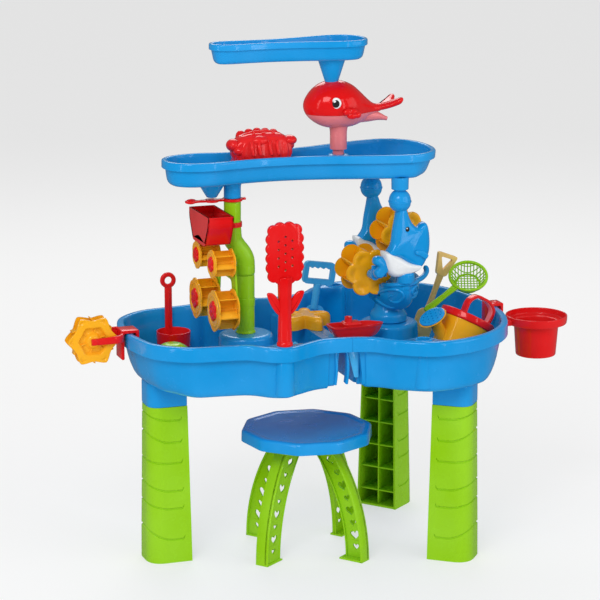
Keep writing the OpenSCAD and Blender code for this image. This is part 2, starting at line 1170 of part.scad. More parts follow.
// A curved plate with heart-shaped holes and a flange along its outer edge.
module stool_leg() {
    arc_r = 300;
    foot_x = 118;
    top_z = seat_z - 31;
    depth = 40;
    rotate([90, 0, 0]) {
        linear_extrude(3)
            difference() {
                leg_strip(arc_r, foot_x, top_z, depth);
                for (z = [30:30:150])
                    translate([foot_x - arc_r + sqrt(pow(arc_r - depth / 2, 2) - z * z), z])
                        heart(6);
            }
        translate([0, 0, -20])
            linear_extrude(23)
                leg_strip(arc_r, foot_x, top_z, 3);
    }
}

// The part of a ring, seen from the side, between the floor and the frame.
module leg_strip(arc_r, foot_x, top_z, depth) {
    intersection() {
        translate([foot_x - arc_r, 0])
            difference() {
                circle(r = arc_r, $fn = 96);
                circle(r = arc_r - depth, $fn = 96);
            }
        translate([14, 0])
            square([200, top_z]);
    }
}

module heart(r) {
    for (s = [-1, 1])
        translate([s * r * 0.6, 0])
            circle(r = r * 0.72, $fn = 20);
    rotate([0, 0, 45])
        square([r * 1.2, r * 1.2], center = true);
}

module turned_stool_leg(angle) {
    color(green)
        at_stool()
            rotate([0, 0, angle])
                stool_leg();
}

module stool_leg_front_left() {
    turned_stool_leg(225);
}

module stool_leg_front_right() {
    turned_stool_leg(315);
}

module stool_leg_back_left() {
    turned_stool_leg(135);
}

module stool_leg_back_right() {
    turned_stool_leg(45);
}

basin_left();
basin_right();
leg_left();
leg_front();
leg_back();
column_lower();
column_upper();
gate_lever();
wheel_bracket();
hopper();
wheel_upper_front();
wheel_upper_back();
wheel_lower_front();
wheel_lower_back();
cap_upper_front();
cap_upper_back();
cap_lower_front();
cap_lower_back();
mid_tray();
wave_base();
dolphin_front();
dolphin_back();
belly_front();
belly_back();
dolphin_eyes();
flower_wheel_upper();
flower_wheel_lower();
axle_upper();
axle_lower();
whale_upper();
whale_lower();
whale_eyes();
top_tray();
crab_mould();
rim_bracket();
rim_wheel();
rim_axle();
cup();
flower_shovel();
scoop();
dome_mould();
shell_mould();
star_mould();
boat_hull();
boat_cabin();
blue_shovel();
tan_shovel();
sieve();
can_body();
can_rim();
can_rose();
stool_seat();
stool_frame();
stool_leg_front_left();
stool_leg_front_right();
stool_leg_back_left();
stool_leg_back_right();
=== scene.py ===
"""Sand and water table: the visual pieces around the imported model, in metres, in the model's frame."""
import logging
import math
from dataclasses import dataclass, field
from enum import Enum
from typing import Callable, Iterable, Sequence

import bmesh
import bpy
import numpy as np
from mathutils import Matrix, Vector
from mathutils.geometry import tessellate_polygon


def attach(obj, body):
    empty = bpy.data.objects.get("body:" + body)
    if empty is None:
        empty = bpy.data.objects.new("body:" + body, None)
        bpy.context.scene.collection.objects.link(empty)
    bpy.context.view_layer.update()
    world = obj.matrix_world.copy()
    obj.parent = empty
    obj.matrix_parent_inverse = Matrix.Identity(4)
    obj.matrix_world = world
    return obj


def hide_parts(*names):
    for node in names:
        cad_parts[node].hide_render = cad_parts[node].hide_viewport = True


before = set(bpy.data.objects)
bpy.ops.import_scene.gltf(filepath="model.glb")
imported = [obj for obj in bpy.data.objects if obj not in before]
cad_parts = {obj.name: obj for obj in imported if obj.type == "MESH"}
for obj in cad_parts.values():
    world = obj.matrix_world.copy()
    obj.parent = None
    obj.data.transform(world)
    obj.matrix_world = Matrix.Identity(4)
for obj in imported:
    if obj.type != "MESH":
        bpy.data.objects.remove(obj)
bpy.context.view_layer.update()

logging.basicConfig(level=logging.INFO, format="%(message)s")
log = logging.getLogger("table")

MM = 0.001
ENDS = ((-1, "front"), (1, "back"))
SHARP = math.radians(38)
Array = np.ndarray
Point = Sequence[float]


# ---- shapes on grids ----

@dataclass
class Shell:
    """Vertices in millimetres and the faces between them."""

    verts: Array
    faces: list

    def moved(self, shift: Point) -> "Shell":
        """The shell shifted by a vector."""
        return Shell(self.verts + np.asarray(shift, float), self.faces)

    def turned(self, axis: str, degrees: float) -> "Shell":
        """The shell turned about the X, Y or Z axis through the origin.

        Args:
            axis: "x", "y" or "z".
            degrees: The angle, right-handed.

        Returns:
            The turned shell.
        """
        c, s = math.cos(math.radians(degrees)), math.sin(math.radians(degrees))
        i, j = {"x": (1, 2), "y": (2, 0), "z": (0, 1)}[axis]
        out = self.verts.copy()
        out[:, i] = c * self.verts[:, i] - s * self.verts[:, j]
        out[:, j] = s * self.verts[:, i] + c * self.verts[:, j]
        return Shell(out, self.faces)

    def scaled(self, x: float, y: float, z: float) -> "Shell":
        """The shell stretched along the three axes."""
        return Shell(self.verts * np.array([x, y, z]), self.faces)


def join(*shells: Shell) -> Shell:
    """All shells as one, with the faces renumbered."""
    starts = np.cumsum([0] + [len(s.verts) for s in shells])
    faces = [[i + k for i in f] for s, k in zip(shells, starts) for f in s.faces]
    return Shell(np.vstack([s.verts for s in shells]), faces)


def grid(points: Array, wrap: bool = True, caps: tuple = (True, True)) -> Shell:
    """Quads between the rows and columns of a grid of points.

    Args:
        points: Array of rows x columns x 3.
        wrap: Joins the last column to the first.
        caps: Closes the first row and the last row with one face each.

    Returns:
        The surface.
    """
    rows, cols = points.shape[:2]
    index = np.arange(rows * cols).reshape(rows, cols)
    here = index if wrap else index[:, :-1]
    beside = np.roll(index, -1, 1) if wrap else index[:, 1:]
    quads = np.stack([here[:-1], beside[:-1], beside[1:], here[1:]], -1).reshape(-1, 4)
    faces = quads.tolist()
    if caps[0]:
        faces.append(index[0, ::-1].tolist())
    if caps[1]:
        faces.append(index[-1].tolist())
    return Shell(points.reshape(-1, 3).astype(float), faces)


def curve_through(points: Iterable, steps: int = 6, closed: bool = True) -> Array:
    """A Catmull-Rom curve: each stretch is a cubic that leaves a point along its neighbours' chord.

    Args:
        points: Points of two or three numbers.
        steps: Points per stretch.
        closed: Joins the end to the start.

    Returns:
        The curve's points.
    """
    p = np.asarray(points, float)
    if closed:
        a, b, c, d = np.roll(p, 1, 0), p, np.roll(p, -1, 0), np.roll(p, -2, 0)
    else:
        longer = np.vstack([2 * p[0] - p[1], p, 2 * p[-1] - p[-2]])
        a, b, c, d = longer[:-3], longer[1:-2], longer[2:-1], longer[3:]
    t = (np.arange(steps) / steps)[None, :, None]
    a, b, c, d = (q[:, None, :] for q in (a, b, c, d))
    out = 0.5 * (2 * b + (c - a) * t + (2 * a - 5 * b + 4 * c - d) * t**2
                 + (3 * b - a - 3 * c + d) * t**3)
    out = out.reshape(-1, p.shape[1])
    return out if closed else np.vstack([out, p[-1:]])


def evenly(ring: Array, count: int) -> Array:
    """A closed ring with its points spread evenly along its length."""
    closed = np.vstack([ring, ring[:1]])
    along = np.r_[0, np.cumsum(np.linalg.norm(np.diff(closed, axis=0), axis=1))]
    want = np.linspace(0, along[-1], count, endpoint=False)
    return np.stack([np.interp(want, along, closed[:, k]) for k in range(ring.shape[1])], 1)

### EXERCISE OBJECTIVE
Examine the listing and say how many of its lines contain the string "empty". Give the number alone.

### RESPONSE
5